The fact of the matter is that during critical solar events there can exist spikes in radiation large enough to cause one to exceed the maximum annual limit during a single trans-polar flight. Scientists have been warning about aviation radiation exposure for many years, including Chris Mertens, NASA scientist at Langley who was mentioned in a page detailing the risk back in 2011. As Mertens mentioned, the movement of Earth’s magnetic poles can cause radiation concerns to arise in areas more south than typical polar flight routes, where flight traffic is heaviest.
November 7th, 2019 was a big day for space weather in another way as well. A $1.3 million National Science Foundation (NSF) grant was awarded to physics and electrical engineering professor Nathaniel Frissell, Ph.D. for the development of the HamSCI Personal Space Weather Station. This citizen science project will rely on the recruitment of universities and ham radio operators to operate in the network.
The space weather equipment will be developed at two levels of sophistication: one at a low-cost, easy-to-use level for the ham radio operators; and one that is more complex for university partners that will allow for the collection of additional data.

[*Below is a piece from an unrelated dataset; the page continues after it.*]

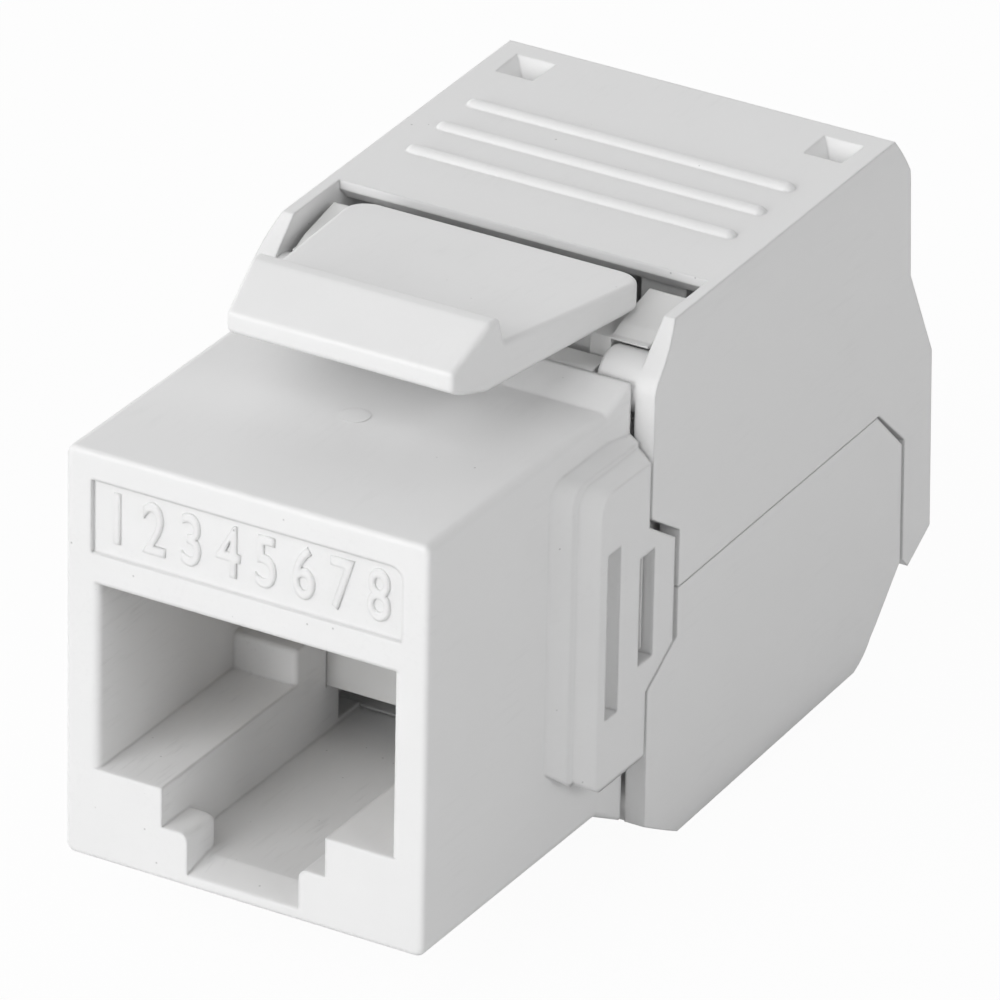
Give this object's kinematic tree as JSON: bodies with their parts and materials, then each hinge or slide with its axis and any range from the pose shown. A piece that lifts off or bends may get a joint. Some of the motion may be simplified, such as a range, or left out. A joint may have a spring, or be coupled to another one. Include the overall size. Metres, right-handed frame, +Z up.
{
  "type": "keystone jack",
  "caption": "White tool-free keystone jack with modular plug port, top release latch, side flanges and two hinged rear covers over wire-piercing terminals.",
  "frame": {"origin": "middle of the footprint of the whole jack, on its lowest level", "axes": "+X to the right seen from the plug side, +Y from the plug face to the cable entry, +Z up towards the release latch"},
  "size_m": [0.0166, 0.0342, 0.0227],
  "materials": {
    "white_moulding": "satin moulded white plastic",
    "carrier_moulding": "matt moulded white plastic",
    "board": "black solder mask on glass fibre",
    "gold_contact": "gold plated spring wire",
    "tinned_terminal": "tin plated bronze"
  },
  "bodies": {
    "jack_body": {"front_housing": "white_moulding", "contact_carrier": "carrier_moulding", "circuit_board": "board", "terminal_block": "white_moulding", "idc_terminal_1": "tinned_terminal", "idc_terminal_2": "tinned_terminal", "idc_terminal_3": "tinned_terminal", "idc_terminal_4": "tinned_terminal", "idc_terminal_5": "tinned_terminal", "idc_terminal_6": "tinned_terminal", "idc_terminal_7": "tinned_terminal", "idc_terminal_8": "tinned_terminal"},
    "latch": {"release_latch": "white_moulding"},
    "upper_cover": {"upper_cover": "white_moulding"},
    "lower_cover": {"lower_cover": "white_moulding"},
    "contact_1": {"contact_1": "gold_contact"},
    "contact_2": {"contact_2": "gold_contact"},
    "contact_3": {"contact_3": "gold_contact"},
    "contact_4": {"contact_4": "gold_contact"},
    "contact_5": {"contact_5": "gold_contact"},
    "contact_6": {"contact_6": "gold_contact"},
    "contact_7": {"contact_7": "gold_contact"},
    "contact_8": {"contact_8": "gold_contact"}
  },
  "joints": [
    {"name": "release_latch_flex", "type": "hinge", "parent": "jack_body", "child": "latch", "pos_m": [0, -0.0015, 0.01762], "axis": [1, 0, 0], "range_deg": [0, 10], "stiffness_Nm_per_rad": 0.6},
    {"name": "upper_cover_hinge", "type": "hinge", "parent": "jack_body", "child": "upper_cover", "pos_m": [0, -0.00255, 0.01842], "axis": [1, 0, 0], "range_deg": [0, 85]},
    {"name": "lower_cover_hinge", "type": "hinge", "parent": "jack_body", "child": "lower_cover", "pos_m": [0, -0.00255, 0.00232], "axis": [1, 0, 0], "range_deg": [-85, 0]},
    {"name": "contact_1_flex", "type": "hinge", "parent": "jack_body", "child": "contact_1", "pos_m": [0, -0.00585, 0.01252], "axis": [-1, 0, 0], "range_deg": [0, 10], "stiffness_Nm_per_rad": 0.0005},
    {"name": "contact_2_flex", "type": "hinge", "parent": "jack_body", "child": "contact_2", "pos_m": [0, -0.00585, 0.01252], "axis": [-1, 0, 0], "range_deg": [0, 10], "stiffness_Nm_per_rad": 0.0005},
    {"name": "contact_3_flex", "type": "hinge", "parent": "jack_body", "child": "contact_3", "pos_m": [0, -0.00585, 0.01252], "axis": [-1, 0, 0], "range_deg": [0, 10], "stiffness_Nm_per_rad": 0.0005},
    {"name": "contact_4_flex", "type": "hinge", "parent": "jack_body", "child": "contact_4", "pos_m": [0, -0.00585, 0.01252], "axis": [-1, 0, 0], "range_deg": [0, 10], "stiffness_Nm_per_rad": 0.0005},
    {"name": "contact_5_flex", "type": "hinge", "parent": "jack_body", "child": "contact_5", "pos_m": [0, -0.00585, 0.01252], "axis": [-1, 0, 0], "range_deg": [0, 10], "stiffness_Nm_per_rad": 0.0005},
    {"name": "contact_6_flex", "type": "hinge", "parent": "jack_body", "child": "contact_6", "pos_m": [0, -0.00585, 0.01252], "axis": [-1, 0, 0], "range_deg": [0, 10], "stiffness_Nm_per_rad": 0.0005},
    {"name": "contact_7_flex", "type": "hinge", "parent": "jack_body", "child": "contact_7", "pos_m": [0, -0.00585, 0.01252], "axis": [-1, 0, 0], "range_deg": [0, 10], "stiffness_Nm_per_rad": 0.0005},
    {"name": "contact_8_flex", "type": "hinge", "parent": "jack_body", "child": "contact_8", "pos_m": [0, -0.00585, 0.01252], "axis": [-1, 0, 0], "range_deg": [0, 10], "stiffness_Nm_per_rad": 0.0005}
  ],
  "couplings": [
    {"joint": "lower_cover_hinge", "follows": "upper_cover_hinge", "ratio": -1},
    {"joint": "contact_2_flex", "follows": "contact_1_flex", "ratio": 1},
    {"joint": "contact_3_flex", "follows": "contact_1_flex", "ratio": 1},
    {"joint": "contact_4_flex", "follows": "contact_1_flex", "ratio": 1},
    {"joint": "contact_5_flex", "follows": "contact_1_flex", "ratio": 1},
    {"joint": "contact_6_flex", "follows": "contact_1_flex", "ratio": 1},
    {"joint": "contact_7_flex", "follows": "contact_1_flex", "ratio": 1},
    {"joint": "contact_8_flex", "follows": "contact_1_flex", "ratio": 1}
  ]
}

While not directly focused on radiation exposure to aircraft passengers, the personal weather station aims to measure and characterize ionospheric and geomagnetic variability from the ground. Ultimately, one of the driving forces behind the project is to provide observations “aggregated into a central database for space science and space weather research purposes.” Space weather policy is something that is rapidly evolving in the United States, and at the same time, the concept of citizen science is only recently gaining attention (Citizen Science Day 2019). Whether it’s planes flying at 30,000ft or the imminent desire for space tourism, the detection and forecasting of space weather will be required. For space weather, citizen science projects have the much-needed opportunity to correct the currently under-sampled set of data.